┌──
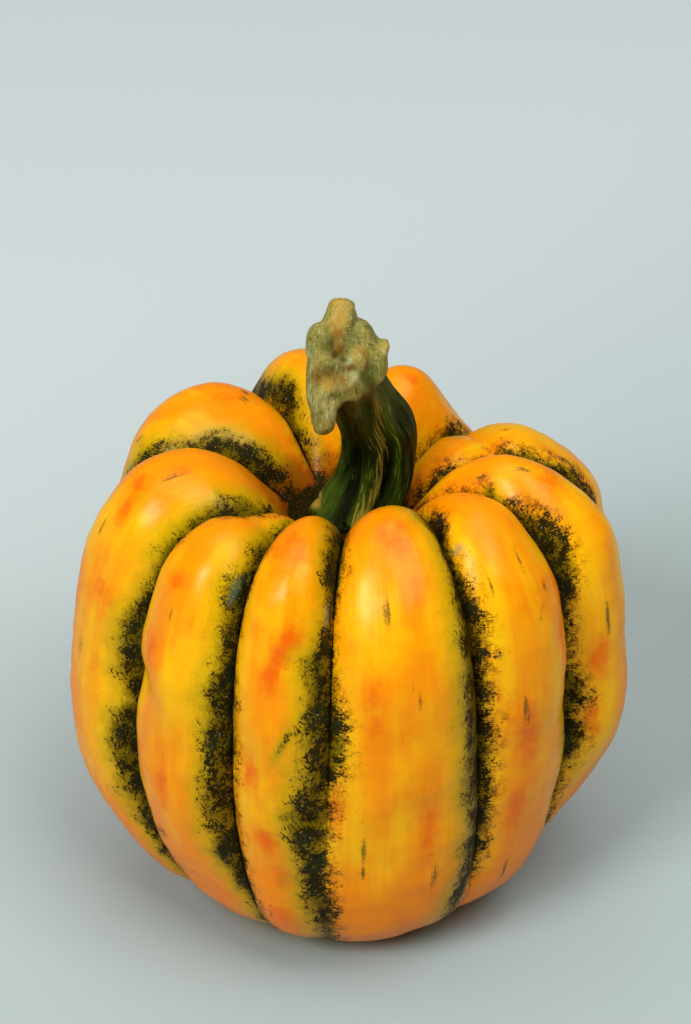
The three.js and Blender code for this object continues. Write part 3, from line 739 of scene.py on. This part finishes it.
def along_neck(points):
    """For each point: mm along the neck's centre line, and the azimuth around it with 0 in front."""
    path, _, _, _ = LIMBS[0]
    centre = spline(path, np.linspace(0, 1, 240), carry_on=True)
    length = np.concatenate([[0], np.cumsum(np.linalg.norm(np.diff(centre, axis=0), axis=1))])
    tangent = np.gradient(centre, axis=0)
    tangent /= np.linalg.norm(tangent, axis=1, keepdims=True)
    side = np.array((1, 0, 0)) - tangent * tangent[:, :1]
    side /= np.linalg.norm(side, axis=1, keepdims=True)
    front = np.cross(side, tangent)
    nearest = np.concatenate([((part[:, None] - centre[None]) ** 2).sum(axis=2).argmin(axis=1)
                              for part in np.array_split(points, 40)])
    off = points - centre[nearest]
    azimuth = np.arctan2((off * side[nearest]).sum(axis=1), (off * front[nearest]).sum(axis=1))
    return length[nearest], azimuth


def step(value, low, high):
    """0 at low and 1 at high, with a smooth step between them."""
    share = np.clip((value - low) / (high - low), 0, 1)
    return share * share * (3 - 2 * share)


def noises(places):
    return np.array([noise.noise(Vector(place)) for place in places])


def near(points, place, radius):
    """1 at a place, and 0 well away from it."""
    return np.exp(-((points - place) ** 2).sum(axis=1) / radius ** 2)


def make_stem():
    points, faces = [], []
    for limb in LIMBS + [foot_limb(azimuth, reach) for azimuth, reach in FEET]:
        rings = limb_rings(*limb)
        rings[..., 2] = np.maximum(rings[..., 2], SCAR_HEIGHT + GAP)
        closed_limb(rings, points, faces)
    stem = mesh_object("stalk", np.array(points) * MM, faces, bark_material())
    grow_together(stem, GROWN_VOXEL * MM, GROWN_EASE)
    mesh = stem.data
    count = len(mesh.vertices)
    flat, normals = np.empty(count * 3, np.float32), np.empty(count * 3, np.float32)
    mesh.vertices.foreach_get("co", flat)
    mesh.vertex_normals.foreach_get("vector", normals)
    points, normals = flat.reshape(-1, 3).astype(float) / MM, normals.reshape(-1, 3)

    # The neck is folded and fibrous; its end is gnarled.
    length, azimuth = along_neck(points)
    head = step(points[:, 2] - points[:, 1] - 0.8 * np.clip(points[:, 0], 0, 12), 160, 168)
    twist = azimuth + 0.25 * np.sin(length / 14)
    round_neck = np.stack([np.cos(twist), np.sin(twist)], axis=1)
    folds = sum(rise * np.exp(-((np.degrees(twist) - at + 180) % 360 - 180) ** 2 / wide ** 2)
                for at, wide, rise in FOLDS)
    coarse = noises(np.column_stack([round_neck * 5, length / 15]))
    fine = noises(np.column_stack([round_neck * 12, length / 8]))
    fibres = folds + 0.7 * coarse + 0.4 * fine
    knots = noises(points / 5.5)
    grain = noises(points / (1.1, 1.1, 4) + knots[:, None] * 0.8)
    warts = sum(rise * near(points, place, radius) for place, radius, rise in WARTS)
    gnarls = warts + 0.5 * knots + 0.28 * grain
    rise = (fibres * (1 - head) + gnarls * head) * step(points[:, 2], SCAR_HEIGHT + 0.6, SCAR_HEIGHT + 4)
    points = points + normals * rise[:, None]
    mesh.vertices.foreach_set("co", fit_inside(points * MM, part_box("stem")).astype(np.float32).ravel())
    turn = np.degrees(azimuth)
    fields = {
        "head": head, "fibre": fine + coarse * 0.6, "fold": folds, "knot": knots, "grain": grain,
        "wart": warts, "climb": length, "toe": near(points, TOE, TOE_RADIUS),
        "front": np.exp(-(turn + 5 - 0.03 * (length - 8) ** 2) ** 2 / 13 ** 2),
        # The painted shadow on the neck's upper front, under the gnarled end.
        "neck_shadow": np.exp(-(turn + 18) ** 2 / 24 ** 2) * step(length, 16, 34),
    }
    for name, places in END_TINTS.items():
        fields[name] = np.max([near(points, place, radius) for place, radius in places], axis=0)
    for name, field in fields.items():
        add_field(mesh, name, field)
    add_vectors(mesh, "wrap", "POINT", np.column_stack([round_neck * NECK_GIRTH, length]))
    mesh.update()
    return stem


# The stalk's colours.
NECK_BLACK, NECK_GREEN, NECK_TOP = (0.003, 0.005, 0.0008), (0.018, 0.038, 0.002), (0.08, 0.10, 0.012)
FOOT_GREEN, THREAD_GREEN = (0.040, 0.070, 0.003), (0.085, 0.14, 0.008)
NECK_SHADOW_BLACK, OCHRE, TOE_OCHRE = (0.006, 0.006, 0.001), (0.36, 0.27, 0.035), (0.36, 0.24, 0.03)
END_GREEN, END_TAN, NUB_TAN = (0.20, 0.21, 0.045), (0.43, 0.33, 0.075), (0.55, 0.34, 0.05)
END_BROWN, END_SHADE, FROST = (0.26, 0.085, 0.002), (0.05, 0.042, 0.003), (0.50, 0.52, 0.22)
PALE_HAIR, DARK_HAIR = (0.54, 0.57, 0.26), (0.06, 0.075, 0.008)


def bark_material():
    """Dark green, ribbed stalk with ochre ridges; grey-green and tan at the gnarled end."""
    graph = Graph("stalk_bark")
    place = graph.node("ShaderNodeTexCoord", {}, "Object")
    place = graph.node("ShaderNodeVectorMath", {0: place, "Scale": 1 / MM}, operation="SCALE")
    head, fibre, fold = graph.field("head"), graph.field("fibre"), graph.field("fold")
    knot, grain, wart = graph.field("knot"), graph.field("grain"), graph.field("wart")
    climb, wrap = graph.field("climb"), graph.field("wrap", "Vector")
    mottle = graph.noise(place, (3, 3, 5), 3, 0.6)
    speck = graph.noise(place, (0.5, 0.5, 1.1), 2, 0.6)
    strand = graph.noise(wrap, (0.55, 0.55, 9), 2, 0.65, sway=0.3)
    skein = graph.noise(wrap, (1.4, 1.4, 16), 2, 0.6, sway=0.2)
    hair = graph.noise(place, (0.38, 0.38, 2.6), 2, 0.6, sway=0.8)

    # The neck: near black in its folds, partly painted shade that follows the folds' depth, green on its
    # sides, with pale and ochre fibres on its ridges, and a painted shadow over its upper front under the
    # gnarled end.
    ridge = graph.add((fibre, 0.6), (fold, 0.6), (skein, 0.9), (mottle, 0.25))
    neck = graph.mix(graph.between(ridge, -0.6, 0.8), NECK_BLACK, NECK_GREEN)
    neck = graph.tint(neck, graph.between(climb, 28.0, 44.0), 0.7, NECK_TOP)
    foot = graph.between(graph.add(climb, (mottle, 5.0)), 15.0, 3.0)
    neck = graph.mix(graph.times(foot, graph.between(ridge, -0.7, 0.4)), neck, FOOT_GREEN)
    # Painted shadow: near black over the neck's upper front, under the gnarled end.
    neck_shadow = graph.field("neck_shadow")
    thread = graph.between(graph.add(strand, (ridge, 0.35), (neck_shadow, -0.4)), 0.12, 0.5)
    neck = graph.tint(neck, thread, 0.8, THREAD_GREEN)
    neck = graph.tint(neck, neck_shadow, 0.85, NECK_SHADOW_BLACK)
    ochre = graph.add((graph.field("front"), 1.0), (strand, 1.7), (ridge, 0.3))
    neck = graph.tint(neck, graph.between(ochre, 0.5, 1.4), 0.85, OCHRE)
    neck = graph.mix(graph.between(graph.field("toe"), 0.3, 0.8), neck, TOE_OCHRE)

    # The end: tan and grey-green, frosted on its drip, brown in its dimple, with painted shade in its folds
    # and under its lip.
    lumps = graph.add((knot, 0.7), (wart, 0.3), (mottle, 0.6))
    tan, frost = graph.field("tan"), graph.field("frost")
    brown, shade = graph.field("brown"), graph.field("shade")
    end = graph.mix(graph.between(lumps, -0.7, 0.7), END_GREEN, END_TAN)
    end = graph.mix(graph.between(graph.add(tan, (hair, 0.3)), 0.1, 1.0), end, NUB_TAN)
    end = graph.tint(end, graph.between(graph.add(frost, (hair, 0.7)), 0.1, 1.0), 0.9, FROST)
    end = graph.tint(end, graph.between(graph.add(brown, (hair, 0.5)), 0.1, 1.1), 0.85, END_BROWN)
    hairs = graph.add(hair, (grain, 0.5))
    end = graph.tint(end, graph.between(hairs, 0.1, 0.5), 0.6, PALE_HAIR)
    end = graph.tint(end, graph.between(graph.add(hairs, (tan, 0.3)), -0.1, -0.5), 0.75, DARK_HAIR)
    end = graph.tint(end, graph.between(graph.add(shade, (hair, 0.4)), 0.1, 0.8), 0.85, END_SHADE)
    gnarled = graph.between(graph.add(head, (mottle, 0.3), (strand, 0.5)), 0.1, 1.0)
    colour = graph.mix(gnarled, neck, end)
    height = graph.add((speck, 0.4), (mottle, 0.4), (strand, 0.7), (hair, 0.8))
    bump = graph.node("ShaderNodeBump", {"Height": height, "Distance": 0.3 * MM, "Strength": 1.0})
    worn = graph.between(tan, 0.2, 0.9)
    rough = graph.add(0.40, (head, 0.15), (mottle, 0.08), (worn, -0.2))
    gloss = graph.math("MULTIPLY_ADD", worn, 0.3, 0.14)
    return graph.finish(Base_Color=colour, Roughness=rough, Normal=bump, Specular_IOR_Level=gloss,
                        Specular_Tint=(0.8, 0.85, 0.5))


# The studio, in metres, with the lens in mm. Each lamp has its place, width and power.
CAMERA_ELEVATION = 33
CAMERA_DISTANCE = 0.70
CAMERA_LENS = 90
CAMERA_TARGET = (-0.001, 0, 0.115)
LAMPS = {
    "key": ((-2.1, -2.35, 2.65), 1.3, 108),
    "side": ((1.3, -1.25, 3.2), 2.2, 66),
    "sky": ((-0.2, 0.2, 3.2), 2.6, 40),
}
LAMP_TARGET = (0, 0, 0.08)
FLOOR_REACH = 4
# The paper at the back and, darker with painted shadow, at the front; the warm painted contact shadow; and
# the paper as bounced light sees it.
FLOOR_FRONT_SHADE, FLOOR_BACK = (0.387, 0.467, 0.462), (0.555, 0.622, 0.628)
WARM_CONTACT_SHADOW, FLOOR_BOUNCE = (0.21, 0.19, 0.09), (0.38, 0.37, 0.32)
WALL_COLOUR = (0.54, 0.61, 0.61)
WORLD_COLOUR, WORLD_STRENGTH = (0.66, 0.65, 0.58), 0.16


def floor_material():
    """Pale paper, lighter at the back and darker to the front and right as painted shadow, with a warm
    painted contact shadow and bounce under the fruit, that fades into the wall far away.
    """
    graph = Graph("floor_paper")
    place = graph.node("ShaderNodeTexCoord", {}, "Object")
    back = graph.node("ShaderNodeVectorMath", {0: place, 1: (-0.7, 1, 0)}, "Value", operation="DOT_PRODUCT")
    # Painted shadow: the paper darkens towards the front and right.
    colour = graph.mix(graph.between(back, -0.08, 0.45), FLOOR_FRONT_SHADE, FLOOR_BACK)
    distance = graph.node("ShaderNodeVectorMath", {0: place}, "Value", operation="LENGTH")
    # Painted contact shadow close round the fruit, warmed like light bounced off the skin.
    colour = graph.mix(graph.between(distance, 0.053, 0.042), colour, WARM_CONTACT_SHADOW)
    seen = graph.node("ShaderNodeLightPath", {}, "Is Camera Ray")
    away = graph.times(graph.between(distance, 0.9, 1.7), seen)
    colour = graph.mix(away, graph.mix(seen, FLOOR_BOUNCE, colour), (0, 0, 0))
    glow = graph.mix(away, (0, 0, 0), WALL_COLOUR)
    return graph.finish(Base_Color=colour, Roughness=0.9, Emission_Color=glow, Emission_Strength=1.0)


def aim(thing, place, target):
    """Puts a lamp or camera at a place, looking at a target."""
    turn = (Vector(target) - Vector(place)).to_track_quat("-Z", "Y")
    thing.matrix_world = Matrix.Translation(place) @ turn.to_matrix().to_4x4()


def make_camera():
    data = bpy.data.cameras.new("camera")
    data.lens = CAMERA_LENS
    camera = bpy.data.objects.new("camera", data)
    bpy.context.scene.collection.objects.link(camera)
    angle = math.radians(CAMERA_ELEVATION)
    back = Vector((0, -math.cos(angle), math.sin(angle))) * CAMERA_DISTANCE
    aim(camera, Vector(CAMERA_TARGET) + back, CAMERA_TARGET)
    bpy.context.scene.camera = camera


def make_lamp(name, place, size, power):
    data = bpy.data.lights.new(name, "AREA")
    data.shape = "SQUARE"
    data.size = size
    data.energy = power
    lamp = bpy.data.objects.new(name, data)
    bpy.context.scene.collection.objects.link(lamp)
    aim(lamp, place, LAMP_TARGET)


def make_world():
    """Dim light from all round, seen by the camera as a pale wall."""
    world = bpy.data.worlds.new("studio")
    world.use_nodes = True
    tree = world.node_tree
    dim = tree.nodes["Background"]
    dim.inputs["Color"].default_value = (*WORLD_COLOUR, 1)
    dim.inputs["Strength"].default_value = WORLD_STRENGTH
    wall = tree.nodes.new("ShaderNodeBackground")
    wall.inputs["Color"].default_value = (*WALL_COLOUR, 1)
    choice = tree.nodes.new("ShaderNodeMixShader")
    tree.links.new(tree.nodes.new("ShaderNodeLightPath").outputs["Is Camera Ray"], choice.inputs[0])
    tree.links.new(dim.outputs[0], choice.inputs[1])
    tree.links.new(wall.outputs[0], choice.inputs[2])
    tree.links.new(choice.outputs[0], tree.nodes["World Output"].inputs["Surface"])
    bpy.context.scene.world = world


def make_studio():
    corners = np.array([(-1, -1, 0), (1, -1, 0), (1, 1, 0), (-1, 1, 0)]) * FLOOR_REACH
    floor = mesh_object("floor", corners, [(0, 1, 2, 3)], floor_material())
    make_world()
    for name, (place, size, power) in LAMPS.items():
        make_lamp(name, place, size, power)


fruit = make_fruit()
stem = make_stem()
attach(fruit, "root")
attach(stem, "root")
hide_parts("fruit")
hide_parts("stem")
make_camera()
make_studio()
bpy.context.scene.view_settings.view_transform = "Standard"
└──
Set down each line of the material verbatim, from the first line through the line that contains "return length[nearest], azimuth".

§ Reply to the exercise
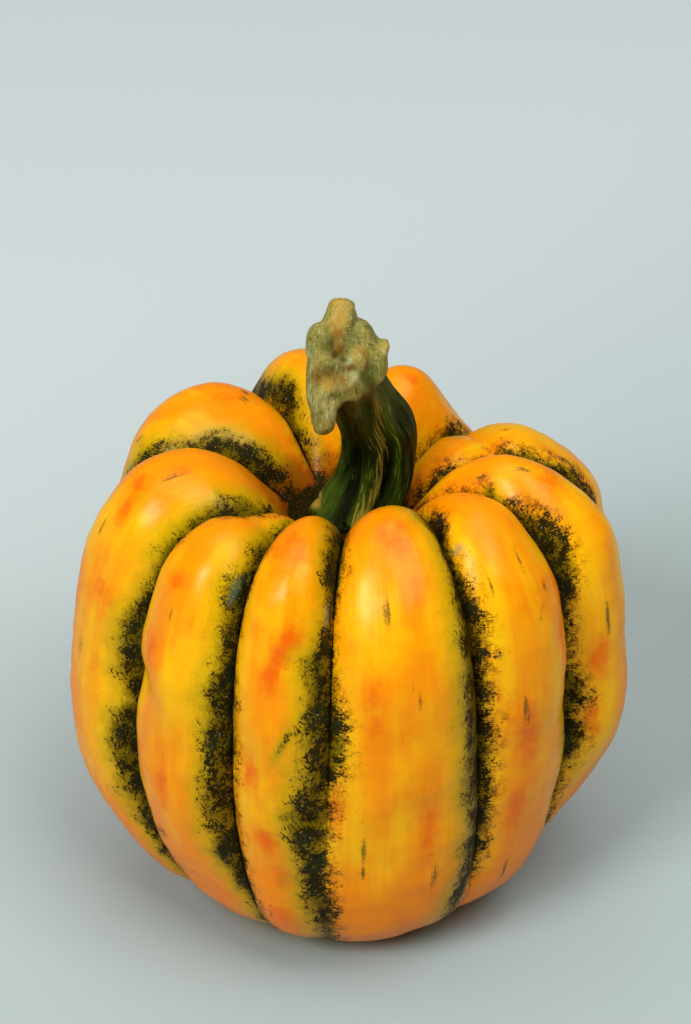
The three.js and Blender code for this object continues. Write part 3, from line 739 of scene.py on. This part finishes it.
def along_neck(points):
    """For each point: mm along the neck's centre line, and the azimuth around it with 0 in front."""
    path, _, _, _ = LIMBS[0]
    centre = spline(path, np.linspace(0, 1, 240), carry_on=True)
    length = np.concatenate([[0], np.cumsum(np.linalg.norm(np.diff(centre, axis=0), axis=1))])
    tangent = np.gradient(centre, axis=0)
    tangent /= np.linalg.norm(tangent, axis=1, keepdims=True)
    side = np.array((1, 0, 0)) - tangent * tangent[:, :1]
    side /= np.linalg.norm(side, axis=1, keepdims=True)
    front = np.cross(side, tangent)
    nearest = np.concatenate([((part[:, None] - centre[None]) ** 2).sum(axis=2).argmin(axis=1)
                              for part in np.array_split(points, 40)])
    off = points - centre[nearest]
    azimuth = np.arctan2((off * side[nearest]).sum(axis=1), (off * front[nearest]).sum(axis=1))
    return length[nearest], azimuth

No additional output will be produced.